Mittwoch, 27.12.2000
Die neue, offizielle FIDE-Zeitkontrolle ab 1.1.2001 ist nunmehr nicht
mehr 40/100min + 20/50min + 10min/Rest + 30sec/Zug sondern nunmehr 40/75min
+ 15min/Rest und 30sec pro Zug ab Zug 1. Diese gilt für alle FIDE-Turniere
wurde gestern auf der Präsidiumssitzung der FIDE in Tehran beschlossen.
Angeblich war neben der FIDE-General-Versammlung eine "überwältigende
Mehrheit der Top-Spieler" dafür.

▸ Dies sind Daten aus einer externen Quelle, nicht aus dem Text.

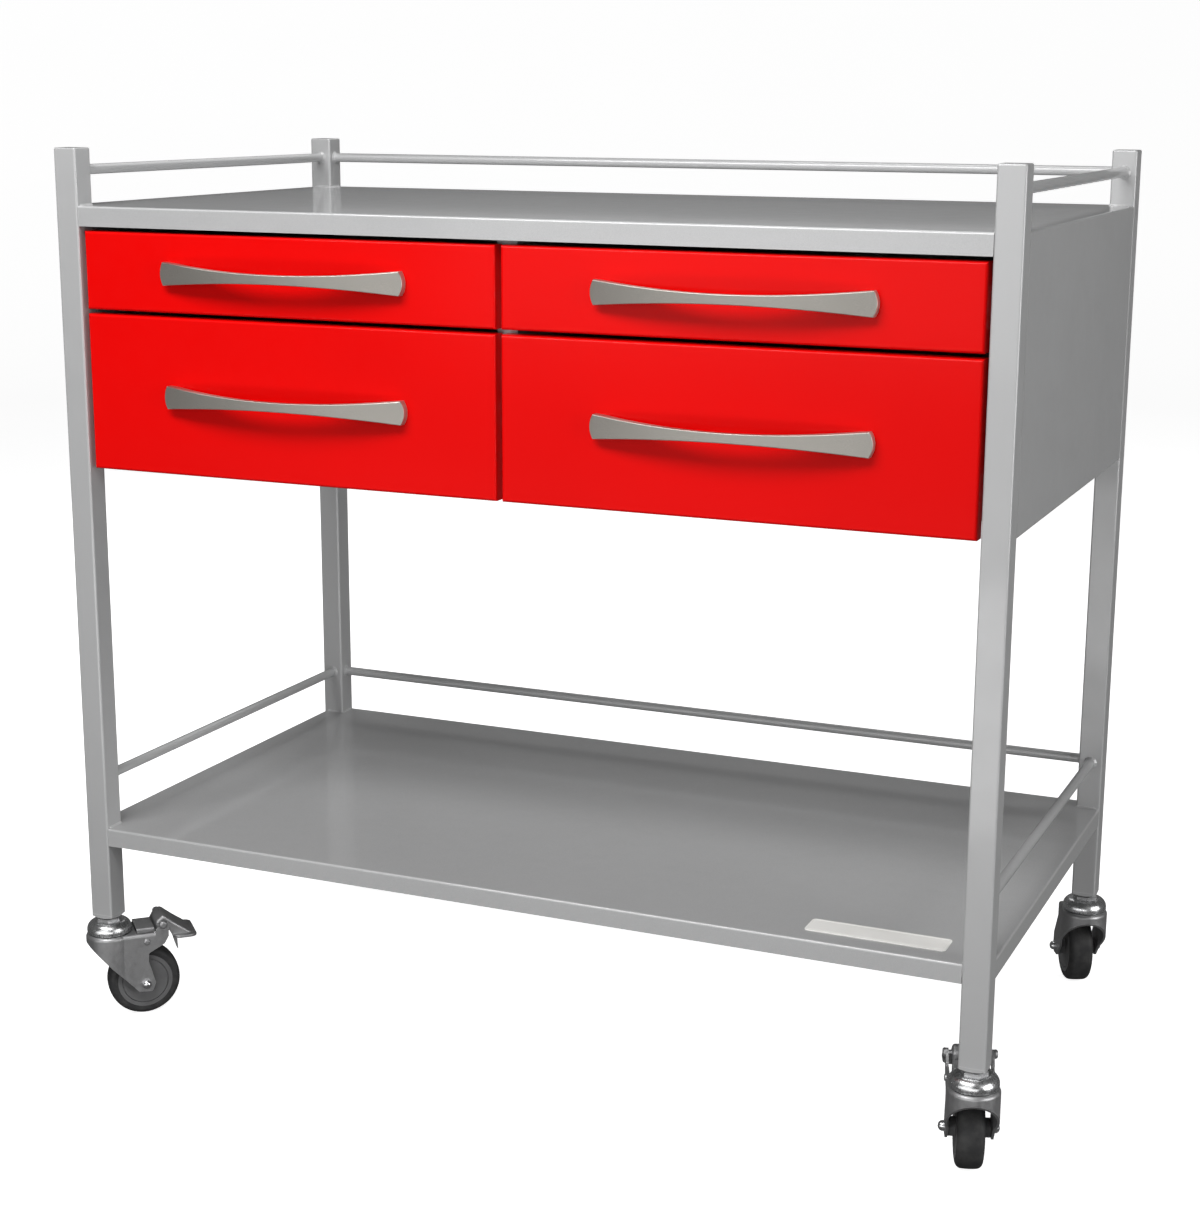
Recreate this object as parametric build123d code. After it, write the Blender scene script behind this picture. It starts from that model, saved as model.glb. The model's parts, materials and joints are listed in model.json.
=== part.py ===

Der neue Weltmeisterschaftsmodus wird für
erfolgreich befunden. Lediglich die Anzahl der Teilnehmer wächst von 100 auf
128. Das Freilos für die gesetzten Spieler der ersten Runde entfällt.
("Keine speziellen Privilegien mehr"). Die besten 8 Spieler der "World
Internet Championships" sind für die WM qualifiziert. Ein System von
Grand-Prix-Turnieren im Rahmen des "FIDE-Commercialisation-Programs" ist in
Planung.
Handschellen für den Weltmeister und einen Maulkorb für die Presse von
der schachlichen Oberhirtenschaft
Handschellen legt die FIDE den zukünftigen Weltmeistern an: Jeder
Gewinner einer FIDE-Weltmeisterschaft muß seinen Titel bei der nächsten WM
verteidigen und darf nicht an anderen Veranstaltungen teilnehmen, die eine
andere Weltmeisterschaft begründen. Ebenso wird jeder Weltmeister, der
seinen Titel nicht verteidigen kann, zum Ex-Weltmeister. Lustig: "Mitglieder
der Presse und der allgemeinen Öffentlichkeit werden hiermit angewiesen,
bzw. sind anzuweisen, sich entsprechend zu verhalten." Ups: Maulkorb für die
Presse. Jawohl unser Fide.

Donnerstag, 28.12.2000
Anand gegen Bobby Fischer? Es ist wieder so weit, die Gerüchteküche
kocht: Diesmal taucht Old Bobby wieder auf. In Spanien soll am 16.4. ein 12
Partien-Match des amtierenden FIDE-Weltmeisters mit der Schachlegende
schlechthin stattfinden, schreibt Ajedrez Actual. Um 1,5 Mio. US$ soll es
gehen. Parallel dazu gibt es ein Turnier mit Schirow, Kasparow, Khalifman,
Karpow und anderen.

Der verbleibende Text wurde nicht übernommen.